Warramia Group Home, in Badgingarra, was a government-run Home established in 1972 on a farming property. It provided short-term accommodation for up to eight primary-school age children, with a cottage mother. From 1972, Aboriginal and non-Aboriginal boys from the Hillston detention centre were sent to work on the farm at Warramia and from 1974 to 1982, Warramia was an 'annexe' of Hillston. In 1993, Warramia was transferred to the Ministry of Justice as a training farm for young people in the juvenile justice system. Warramia Group Home closed around 2004.
Government reports (Signposts 2004, pp.557-558) show that Warramia Group Home was established on a 1,500 hectare farm property that had been donated to child welfare authorities. In 1972, the Department for Community Welfare (DCW) intended that Warramia would house up to eight primary-school children in a family-type environment with a cottage mother. The children who would be placed at Warramia were described in the DCW's annual report in 1974 (Signposts p.557) as children 'who need a relaxed, stabilising experience prior to longer-term placement'.
During this period Warramia was also used by the DCW as a place where boys at the Hillston detention centre could be sent to learn farm skills. By 1974, the DCW saw greater value in Warramia being an 'annexe' of Hillston that being a group home for younger children.
In 1980 (Signposts p.557), the DCW outlined the relationships between Warramia and Hillston: 'Prior to discharge to farm employment selected boys at Hillston gain experience on the Department's 1500 hectare property at Badgingarra. Hillston services the property and benefits with supplies of meat and fodder'.
By 1981, authorities were becoming concerned about the number of boys running away from Warramia. Referrals from Hillston either stopped or slowed by 1982. It is unclear what purpose Warramia served between 1982 and 1989, when it was reported by the Department for Community Services (Signposts p.558), that Warramia offered a five-week program 'during the normal farming cycles and during the summer holidays. Children, drawn mainly from country areas, were taught farm and personal development skills'.
In 1993, Warramia was transferred to the Ministry of Justice. It continued as a farm school for young people involved in the youth justice system and was closed around 2004.
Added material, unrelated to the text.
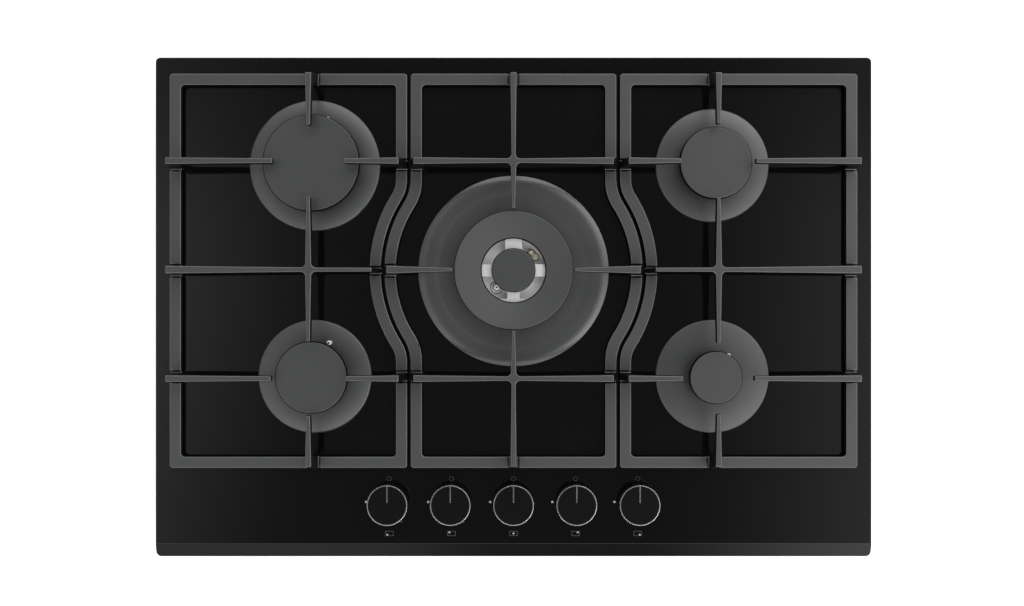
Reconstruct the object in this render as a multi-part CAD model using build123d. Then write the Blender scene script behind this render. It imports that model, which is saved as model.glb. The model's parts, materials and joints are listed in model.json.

Sources used to compile this entry: Information Services, Department for Community Development, 'pp.558-559', Signposts: A Guide for Children and Young People in Care in WA from 1920, Government of Western Australia, 2004, http://signposts.cpfs.wa.gov.au/pdf/pdf.aspx; State Records Office of Western Australia, Wards - Director's Approval to Transfer from one Institution to Another and Amend Training, Reference Code AU WA S1099- cons2607 A0191 V4 (p.180) - page numbers refer to PDF page number in digital file held by the Department of Communities (Child Protection and Family Support) in 2017.